Step 5 — Extract metrics
| Metric | What it is | Unit |
|---|---|---|
| S₀ | Maximum hypothetical speed (x-intercept) | m/s |
| A₀ | Maximum force / acceleration (y-intercept) | m/s² |
| Pmax | Peak power (maximum of speed × acceleration) | W/kg |
| PB | Ballistic power (area under the FV curve) | W/kg |
| SFv | Slope of the FV line | s⁻¹ |
| dFv | Perpendicular distance from origin to FV line | — |
Pmax is the single highest point on the power curve — peak output. PB is the total area under the force-velocity line, capturing the full range of force-producing ability. The study found PB is the most sensitive metric for detecting neuromuscular fatigue [2].
4. Setting up the pipeline
There are two complementary codebases. The research code contains all the scripts used to generate the paper's figures and results. The practitioner pipeline is an operational tool for processing GPS data session-by-session into a Tableau-ready summary CSV.
Research code architecture
utils.py
Filter, IF selection, AS fitting, outlier rejection
loading.py
CSV parsing, time dedup, session caching
11–24
Profiles, group analysis, data load, fatigue
Figures
Publication-ready figures & processed CSVs
Research code — directory structure
Key processing parameters
FS_DEFAULT = 10 # Sampling frequency (Hz)
CUTOFF_HZ = 1 # Lowpass Butterworth cutoff
FILTER_ORDER = 2 # Butterworth filter order
MINIMUM_SPEED = 3.0 # m/s — threshold for IF selection
BIN_WIDTH = 0.2 # m/s — speed bin width
MAX_ACCEL_THRESHOLD = 12.0 # m/s² — hard ceiling
OUTLIER_SD = 1.96 # 95% CI for outlier rejection
HALF_DURATION_S = 1800 # 30 minutes per half
STEP_S = 10 # Sliding window step (seconds)
5. Sonra workflow
Download & pre-processing
After each session, download the data via a Single Dock into Sonra. First check for anomalous max speeds — anything above 10 m/s usually indicates a GPS error (verify in the Activity Graph) or someone driving home with the unit still on. Crop all sessions to the same length using Edit Session in the Calendar view, from the start of the warmup to the end of the cool down.
Creating drills
Drills are created in the Activity Graph view. For matches, it's usually straightforward to see where warmup, first half, and second half begin and end. For training, the Session Replay function helps. The Fixed Time Drills function (under Calculations → Segment Drills) is useful for splitting halves into equal blocks.
Exporting
Name sessions consistently — Training or Match. Export through Export Data → Raw Data → Raw Data Extended.
The Raw Data Extended export writes 10 speed values per timestamp (10 Hz device, 1-second time column). The pipeline deduplicates by keeping the first reading per timestamp, giving an effective 1 Hz sample rate. If you're building your own processing code, handle this — otherwise distance metrics will be inflated by ~10×.
6. Try it yourself
Upload a raw STATSports CSV below and the figures from the study will be generated in your browser.
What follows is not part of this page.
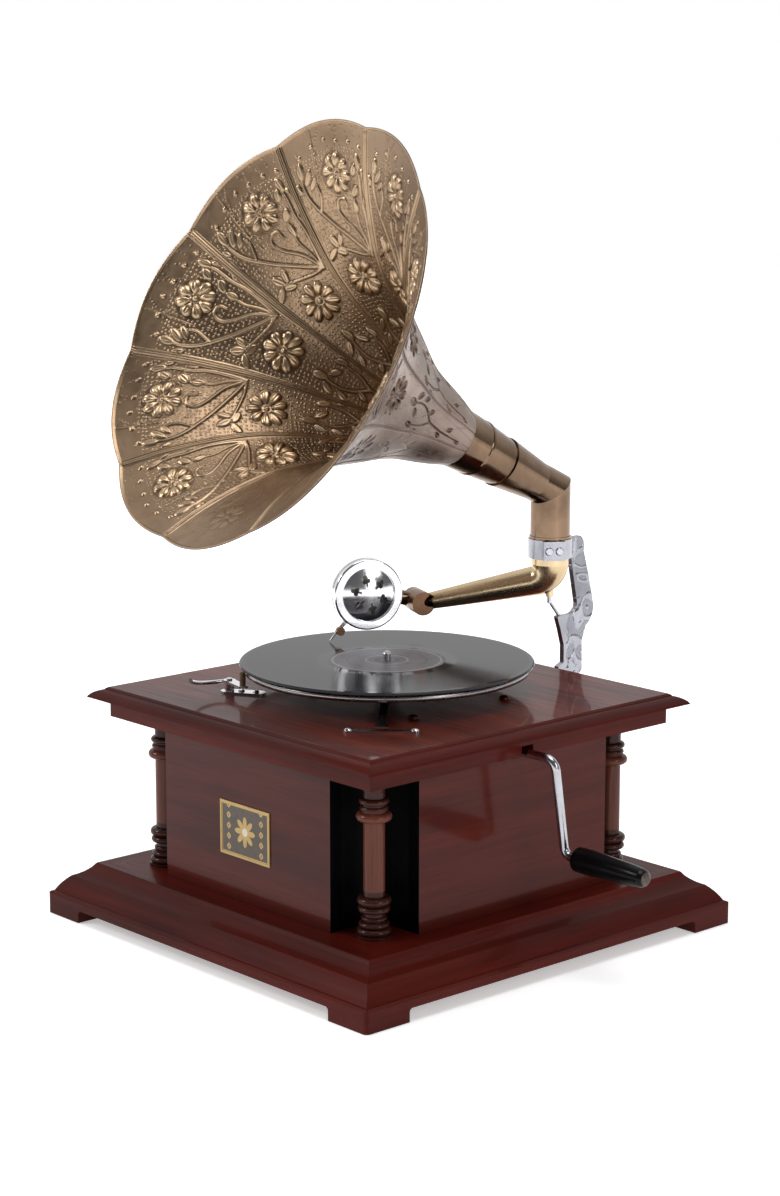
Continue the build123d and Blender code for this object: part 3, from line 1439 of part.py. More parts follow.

Nothing leaves your device — all processing happens locally using the same algorithms described in the paper.
Upload GPS data
Drop a raw STATSports CSV here, or click to browse
Expects columns: Time, Speed (m/s). All processing runs locally.
7. Practical applications
In-match monitoring
With only 7–12 minutes of match data needed [10], it becomes possible to track PFv metrics in near real-time using a sliding window [11]. The study showed PB declined progressively across both halves, with a partial recovery visible after half-time — consistent with neuromuscular fatigue and subsequent partial recovery [2].
If a player's PB trajectory deviates significantly from their typical pattern or drops below baseline more sharply than the rest of the squad, this could flag fatigue, under-recovery, or elevated injury risk [12, 19]. This doesn't replace existing load metrics but adds a richer picture of the force-velocity relationship.
Return-to-play
A training game of sufficient duration (15+ minutes) could provide an in-situ PFv snapshot to compare against a player's pre-injury baseline. While specific thresholds haven't been established yet, this framework provides the foundation for data-informed return-to-play criteria [12].
Training programme evaluation
By tracking PFv profiles longitudinally, you can observe how a player's force-velocity characteristics respond to different training blocks [13]. Changes in the profile's slope can indicate whether a player is becoming more force-oriented or velocity-oriented over time.
These methods are currently best positioned as an additional monitoring signal alongside your existing toolkit. Individual baselines, smallest worthwhile change thresholds, and links with internal load measures need to be established before these can become decision-making tools.
8. What to watch out for
In-situ ≠ isolated sprints. A₀ is consistently higher in-situ (the method selects peak accelerations across many sessions), while Pmax is consistently lower [2]. Pick one method and track changes within it.
Context matters. Match profiles produce higher S₀ values than training profiles [8]. Training profiles converge more slowly (42 minutes vs 12 minutes for matches). The composition of training affects the quality of the profile you can extract.
GPS quality. Monitor satellite count and HDOP values [14]. A 10 Hz sampling rate with 1 Hz Butterworth filter may smooth genuine high-acceleration events [15].
Sample characteristics. This study used one male amateur squad [16]. Results may not fully extend to female athletes, elite professionals, adolescents, or other sports. Validate within your own population.